Scan the lines below for the word "scene". Copy each line you find it in.

--- INFORMATION SHOWN ---

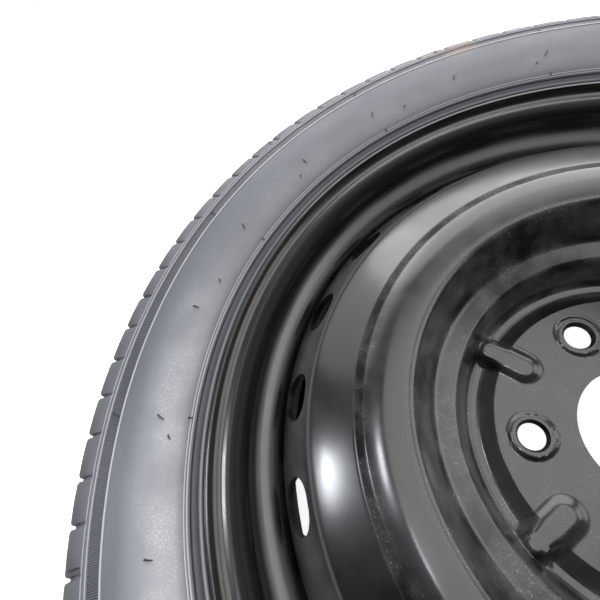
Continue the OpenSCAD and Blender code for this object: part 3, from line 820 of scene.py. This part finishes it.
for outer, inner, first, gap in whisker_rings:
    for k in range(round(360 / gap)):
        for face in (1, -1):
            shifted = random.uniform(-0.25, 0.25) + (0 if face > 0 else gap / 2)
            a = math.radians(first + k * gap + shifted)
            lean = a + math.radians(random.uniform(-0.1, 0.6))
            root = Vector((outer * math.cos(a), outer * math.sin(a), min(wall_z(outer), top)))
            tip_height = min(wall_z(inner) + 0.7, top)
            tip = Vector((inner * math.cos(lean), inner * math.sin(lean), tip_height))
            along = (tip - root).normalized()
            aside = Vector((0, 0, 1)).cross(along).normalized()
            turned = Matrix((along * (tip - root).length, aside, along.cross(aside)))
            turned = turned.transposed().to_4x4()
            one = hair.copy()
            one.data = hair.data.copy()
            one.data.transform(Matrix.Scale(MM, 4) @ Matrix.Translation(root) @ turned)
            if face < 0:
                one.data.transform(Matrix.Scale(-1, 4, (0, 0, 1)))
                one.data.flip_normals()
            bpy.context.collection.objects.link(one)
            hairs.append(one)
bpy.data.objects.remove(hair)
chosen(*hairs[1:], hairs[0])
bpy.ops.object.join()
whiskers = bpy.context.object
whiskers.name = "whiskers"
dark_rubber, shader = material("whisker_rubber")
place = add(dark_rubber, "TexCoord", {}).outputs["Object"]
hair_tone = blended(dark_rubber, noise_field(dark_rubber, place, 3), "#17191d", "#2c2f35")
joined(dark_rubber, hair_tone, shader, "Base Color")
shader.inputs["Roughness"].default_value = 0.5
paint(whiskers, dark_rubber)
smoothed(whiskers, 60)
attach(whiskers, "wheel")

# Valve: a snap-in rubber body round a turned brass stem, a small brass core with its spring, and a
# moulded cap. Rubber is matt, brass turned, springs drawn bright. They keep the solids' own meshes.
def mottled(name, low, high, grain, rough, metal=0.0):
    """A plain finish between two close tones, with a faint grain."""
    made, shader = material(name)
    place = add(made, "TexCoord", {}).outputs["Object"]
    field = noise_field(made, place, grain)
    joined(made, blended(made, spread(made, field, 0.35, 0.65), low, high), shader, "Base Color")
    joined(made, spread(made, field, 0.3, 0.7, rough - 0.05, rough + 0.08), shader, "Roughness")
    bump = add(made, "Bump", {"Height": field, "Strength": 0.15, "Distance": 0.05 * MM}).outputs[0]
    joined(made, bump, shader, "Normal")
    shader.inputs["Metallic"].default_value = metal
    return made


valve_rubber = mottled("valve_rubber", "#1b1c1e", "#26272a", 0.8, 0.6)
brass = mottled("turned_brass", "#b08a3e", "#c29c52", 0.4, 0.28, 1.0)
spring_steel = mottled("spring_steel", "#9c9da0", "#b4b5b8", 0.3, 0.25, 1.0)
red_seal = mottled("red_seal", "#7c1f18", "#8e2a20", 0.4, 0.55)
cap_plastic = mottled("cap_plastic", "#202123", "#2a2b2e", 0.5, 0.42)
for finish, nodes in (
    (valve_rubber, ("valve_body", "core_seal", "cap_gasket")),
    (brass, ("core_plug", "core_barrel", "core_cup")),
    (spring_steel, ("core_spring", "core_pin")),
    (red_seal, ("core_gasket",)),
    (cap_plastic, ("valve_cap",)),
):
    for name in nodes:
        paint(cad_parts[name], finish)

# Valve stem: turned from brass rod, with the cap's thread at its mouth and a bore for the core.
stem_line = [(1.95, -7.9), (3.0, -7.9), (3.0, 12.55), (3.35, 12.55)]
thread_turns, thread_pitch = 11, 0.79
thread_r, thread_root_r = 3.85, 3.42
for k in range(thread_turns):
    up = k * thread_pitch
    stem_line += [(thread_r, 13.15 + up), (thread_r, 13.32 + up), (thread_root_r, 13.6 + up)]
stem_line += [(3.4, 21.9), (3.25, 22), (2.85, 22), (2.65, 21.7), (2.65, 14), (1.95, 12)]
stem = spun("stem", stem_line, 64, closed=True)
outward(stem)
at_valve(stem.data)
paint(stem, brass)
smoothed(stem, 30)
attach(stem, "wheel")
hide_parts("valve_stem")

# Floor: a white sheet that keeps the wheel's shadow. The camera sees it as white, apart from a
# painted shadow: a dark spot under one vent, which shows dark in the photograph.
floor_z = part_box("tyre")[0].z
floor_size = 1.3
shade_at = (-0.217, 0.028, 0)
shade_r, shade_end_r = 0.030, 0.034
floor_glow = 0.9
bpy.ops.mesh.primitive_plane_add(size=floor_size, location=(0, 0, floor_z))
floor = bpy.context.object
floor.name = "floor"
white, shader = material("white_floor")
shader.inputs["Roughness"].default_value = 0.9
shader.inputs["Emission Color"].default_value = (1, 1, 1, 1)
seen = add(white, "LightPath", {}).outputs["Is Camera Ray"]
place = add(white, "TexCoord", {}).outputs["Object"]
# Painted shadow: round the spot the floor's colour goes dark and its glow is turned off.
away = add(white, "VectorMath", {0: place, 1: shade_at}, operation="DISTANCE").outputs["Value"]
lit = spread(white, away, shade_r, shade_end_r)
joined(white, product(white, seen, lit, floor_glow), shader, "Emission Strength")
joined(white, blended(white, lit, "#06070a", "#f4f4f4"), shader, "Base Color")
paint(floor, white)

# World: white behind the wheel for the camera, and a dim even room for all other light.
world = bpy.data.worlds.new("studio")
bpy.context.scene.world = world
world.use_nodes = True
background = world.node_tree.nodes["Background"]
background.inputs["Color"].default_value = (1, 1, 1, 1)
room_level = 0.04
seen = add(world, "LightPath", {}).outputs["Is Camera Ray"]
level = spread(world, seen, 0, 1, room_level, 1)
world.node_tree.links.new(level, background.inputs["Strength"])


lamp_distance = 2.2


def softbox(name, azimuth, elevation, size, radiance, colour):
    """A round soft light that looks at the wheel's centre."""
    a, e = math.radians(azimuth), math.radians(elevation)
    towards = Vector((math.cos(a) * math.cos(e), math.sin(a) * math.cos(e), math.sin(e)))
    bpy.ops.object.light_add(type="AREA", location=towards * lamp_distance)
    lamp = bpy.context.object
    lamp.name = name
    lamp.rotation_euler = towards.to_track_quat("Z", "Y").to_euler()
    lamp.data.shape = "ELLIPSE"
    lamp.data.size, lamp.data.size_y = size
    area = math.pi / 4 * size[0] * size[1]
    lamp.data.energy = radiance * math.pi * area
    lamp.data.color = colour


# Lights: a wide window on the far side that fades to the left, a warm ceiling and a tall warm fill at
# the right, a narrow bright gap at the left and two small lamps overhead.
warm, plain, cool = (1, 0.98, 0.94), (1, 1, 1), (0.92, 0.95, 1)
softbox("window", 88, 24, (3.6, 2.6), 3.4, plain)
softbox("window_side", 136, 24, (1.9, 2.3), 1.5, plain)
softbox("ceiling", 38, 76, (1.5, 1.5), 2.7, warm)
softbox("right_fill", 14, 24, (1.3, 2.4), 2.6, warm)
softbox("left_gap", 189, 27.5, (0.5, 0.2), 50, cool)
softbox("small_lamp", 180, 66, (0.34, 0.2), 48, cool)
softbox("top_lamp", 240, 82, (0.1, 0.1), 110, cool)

---

#### EXERCISE RESULT
Continue the OpenSCAD and Blender code for this object: part 3, from line 820 of scene.py. This part finishes it.
bpy.context.scene.world = world